Unit 1: Limits and Continuity

📚Study Guide: Limits and Continuity

Unit 1: Limits and Continuity

This unit forms the bedrock of all calculus. Limits describe the value a function approaches as the input approaches some value, even if the function never actually reaches it. Understanding limits intuitively, graphically, numerically, and analytically is essential because the entire concept of derivatives and integrals rests on limiting processes. You will investigate one-sided limits, limits at infinity, infinite limits, and the formal epsilon-delta definition (primarily for conceptual understanding). Continuity is then defined rigorously using limits, and you will classify discontinuities as removable, jump, or infinite.
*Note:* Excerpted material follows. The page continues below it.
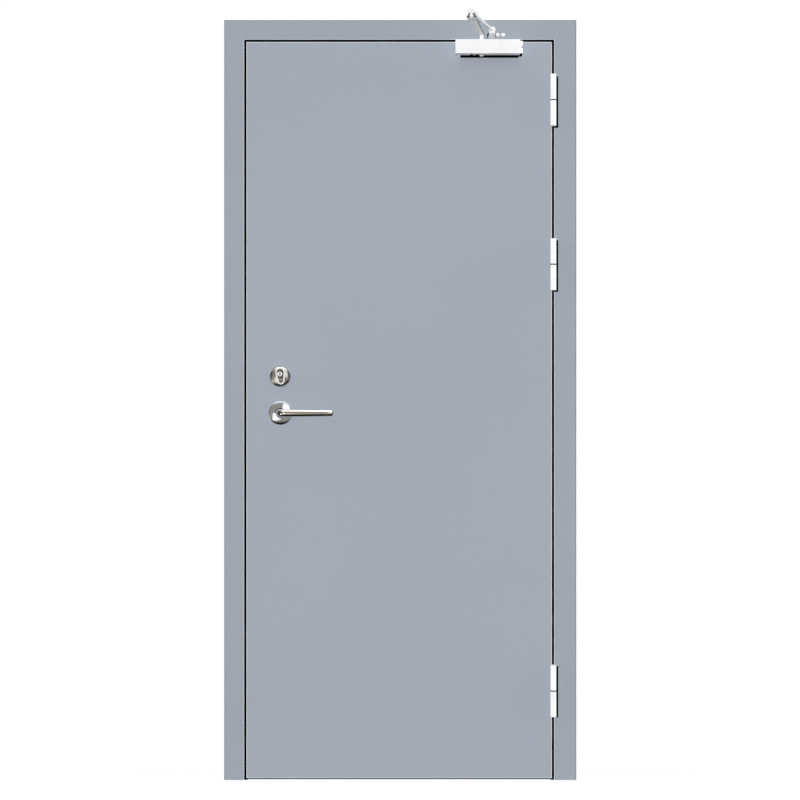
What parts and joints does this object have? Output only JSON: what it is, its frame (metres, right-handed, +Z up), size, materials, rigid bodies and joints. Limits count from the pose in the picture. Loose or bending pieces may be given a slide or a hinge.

Mastery of limits allows you to justify the existence of derivatives later and to analyze end behavior of functions.

Key Concepts

• Limit Existence: The two-sided limit exists only if both one-sided limits exist and are equal. If left-hand and right-hand limits disagree, the limit does not exist (DNE).
• Limit Laws: Limits distribute over addition, subtraction, multiplication, division (nonzero denominator), and powers, provided the individual limits exist.
• Indeterminate Forms: 0/0 is indeterminate and signals that algebraic simplification (factoring, rationalizing, or using conjugates) is required.
• Squeeze Theorem: If f(x) <= g(x) <= h(x) near a point and lim f(x) = lim h(x) = L, then lim g(x) = L. This is crucial for trigonometric limits.
• Continuity at a Point: A function f is continuous at x = c if f(c) is defined, lim f(x) as x->c exists, and the limit equals f(c).
• Types of Discontinuity: Removable (hole), jump (left/right limits differ finitely), and infinite (vertical asymptote).
• Limits at Infinity: Analyze end behavior by comparing degrees of numerator and denominator for rational functions.
• Intermediate Value Theorem (IVT): If f is continuous on [a,b] and k is between f(a) and f(b), there exists at least one c in (a,b) where f(c) = k.

Vocabulary

• Limit: The value that a function f(x) approaches as x approaches a particular value c.
• One-sided limit: A limit taken from either the left (x -> c-) or the right (x -> c+).
• Removable discontinuity: A hole in the graph where the limit exists but the function is undefined or has a different value.
• Vertical asymptote: A line x = a where the function grows without bound as x approaches a.
• Horizontal asymptote: A line y = L where the function approaches L as x -> infinity or x -> -infinity.
• Indeterminate form: An expression like 0/0 that does not determine the actual limit value without further analysis.
• Continuity: The property of a function having no breaks, jumps, or holes at a point or over an interval.

Formulas

• lim(x->c) [f(x) + g(x)] = lim f(x) + lim g(x)
• lim(x->0) sin(x)/x = 1
• lim(x->0) [1 - cos(x)]/x = 0
• lim(x->inf) [P(x)/Q(x)] = ratio of leading coefficients if same degree; 0 if deg(P) < deg(Q); inf if deg(P) > deg(Q)
• f continuous at c: lim(x->c) f(x) = f(c)
• IVT condition: f(a) < k < f(b) implies exists c in (a,b) with f(c) = k

Common Mistakes

• Claiming a limit DNE just because the function value is undefined at that point; limits care about approach, not the point itself.
• Forgetting to check both one-sided limits when evaluating limits at piecewise boundaries or absolute value transitions.
• Applying limit laws before confirming that the individual limits actually exist.
• Confusing vertical asymptotes (infinite limits) with holes (removable discontinuities).

AP Exam Strategies

• On FRQs, always justify continuity by explicitly checking the three conditions: defined, limit exists, and limit equals value.
• When a limit yields 0/0, immediately factor, rationalize, or use algebraic manipulation rather than concluding the limit is 0.
• Use tables of values carefully; only trust values extremely close to the target, not far away.
• For justification questions, reference the Intermediate Value Theorem by name and verify the continuity hypothesis explicitly.

Real-World Applications

• Instantaneous Velocity: The limit of average velocity over shrinking time intervals gives the exact speed at a moment.
• Population Growth Models: Limits at infinity predict carrying capacity and long-term stable population levels.
• Signal Processing: Continuous signals ensure that small input errors do not cause catastrophic output jumps.